In Scotland's northern highlands, a large excavator is being used to flatten the land, fill in the drainage ditches and to dig up trees. The goal is to restore "50000 hectares (~123552 acres), mainly on government owned nature reserves and forestry land (by 2020). And it aims to push that total to 250000 hectares (~617763 acres) by 2030."

Dr. Roxane Andersen is one of the researchers whose work is "to determine how best to manage the land for carbon storage." The results are promising and I was very surprised to learn that "patches of restored peatlands, in which trees were simply cut and rolled into the blocked drainage ditches, switched from a carbon source to a carbon sink after 16 years..."  That number can be brought down to 10 years with "more intensive management--such as clearing the carbon-rich trees and branches and flattening the ground."

"The trick," in restoration according to Gewin who interviewed Nigel Roulet (McGill University), "is choosing locations that aren't too degraded and where there is still enough residual peat and plant vegetation." Roulet, went on to say, "'If you nudge systems along, and pamper them through first years of recovery they take off on their own."

But the issue is quickly complicated by the message that one of the large answers to global warming/climate change that we should plant trees. "Last year, a study suggested that Earth's ecosystems could support 1 billion (~247105381 acres) more hectares of forest--and store 25% of the atmospheric carbon pool. ... Scotland planted 11,2000 hectares (27675 acres) of new woodlands in 2018. And in the run-up to last December's UK general election, both the Labour and Conservative parties promised to plant millions more trees each year. These new arboreal ambitions could make it harder for researchers and officials to argue that peatlands are the wrong places for trees."

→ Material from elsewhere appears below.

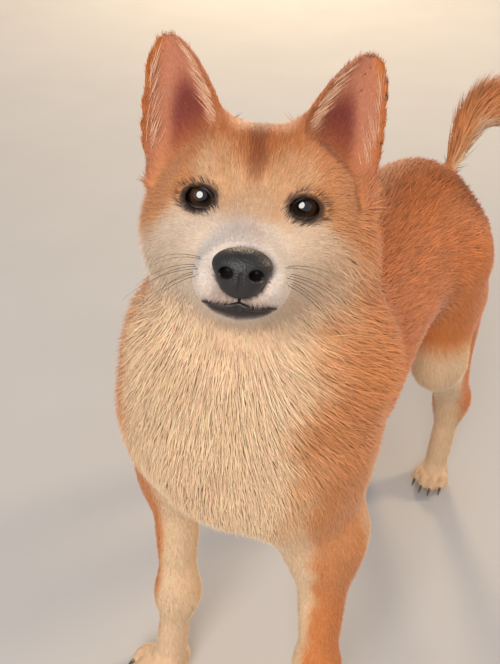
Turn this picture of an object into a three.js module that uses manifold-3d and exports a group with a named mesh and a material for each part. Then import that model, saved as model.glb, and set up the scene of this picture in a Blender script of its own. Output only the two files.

Peatland restoration at scale is happening at only a few locations worldwide. "In fact, the global total peatland area is decreasing because bogs continue to be drained in the tropics and the land is converted for other uses. If that continues, carbon released from peatlands will help to send the global temperature shooting past the target of 1.5-2 degrees C warming above pre-industrial levels set by the Paris agreement." Re-wetting peatlands has a side effect--"restored wetlands will produce some amount of methane, which is a potent greenhouse gas."  
But there is hope. "(T)his will be more than balanced by the reduction in emissions of carbon dioxide and nitrous oxide." There is a net benefit! Whew. Gewin talked with peatland ecologist Hans Joosten (Uinversity of Greifswald, Germany) who noted that "rather than aiming to turn global peatlands into sinks, a more realistic near-term goal is to make bogs carbon neutral."

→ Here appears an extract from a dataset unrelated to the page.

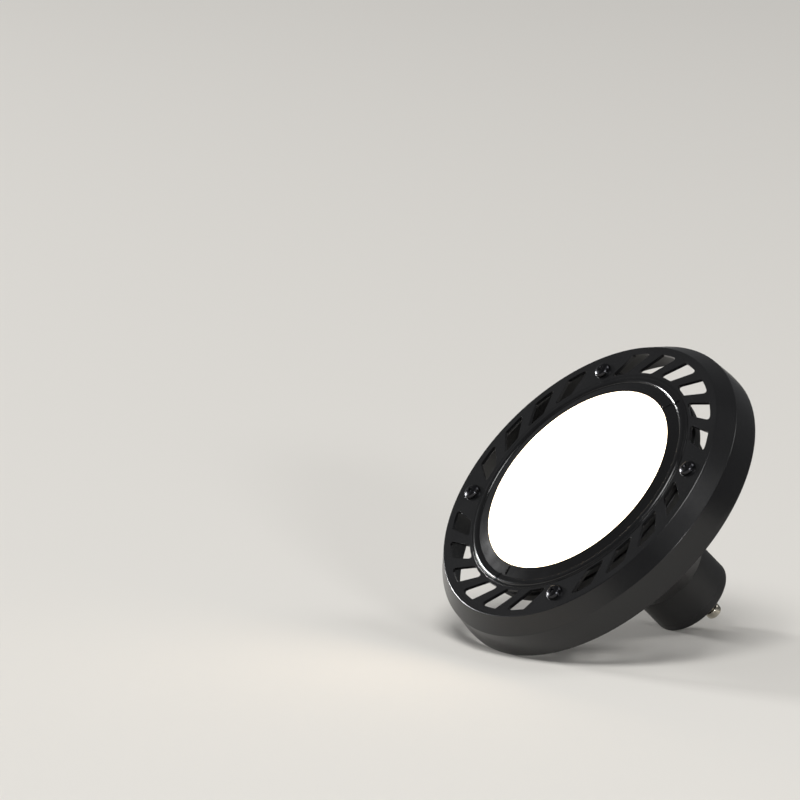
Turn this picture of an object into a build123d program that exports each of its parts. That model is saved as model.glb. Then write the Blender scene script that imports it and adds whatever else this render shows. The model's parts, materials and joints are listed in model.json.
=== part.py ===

As you know there is a target for global temperature increase: 1.5-2 degrees C Currently "peatlands are on track to account for 10-40% of that budget. Hans Joosten said that to keep this from happening "'all drained peatlands in the world have to be re-wetted. No cherry-picking which are easiest, cheapest or most effective any more.'" The United Nations Environment assembly "adopted its first ever peatland resolutuion last year, urging member states to conserve and restore these carbon-rich ecosystems."

Gewin draws our attention to Scotland's advantage over other regions in the world. She notes that "landowners in the sparsely populated Flow Country can still make a living from restored peatlands, typically through tourism related to hunting and fishing. In Indonesia, however, people struggle to find crops that will grow on wet peaty soils and provide livelihoods for residents."

And from the BBC, "The Muslim Clerics Preaching for Indonesia's Peat," a story about "green Islam."

Gewin's essay is 4 pages and includes large photographs and two maps (distribution of peatlands worldwide and the distribution of peatlands in Scotland.

*Minnesota is part of the global carbon storage system contributed by peatlands. It is home to the unique peatlands known as patterned peatlands. This ecosystem comprises more than 10% of the state's land (37% of the naturally stored carbon in Minnesota occurs in this unique ecosystem) and consists of more land than any  state other than Alaska." These peatlands take one's breath away in their beauty and are one of the jewels in the Minnesota Scientific and Natural Areas system.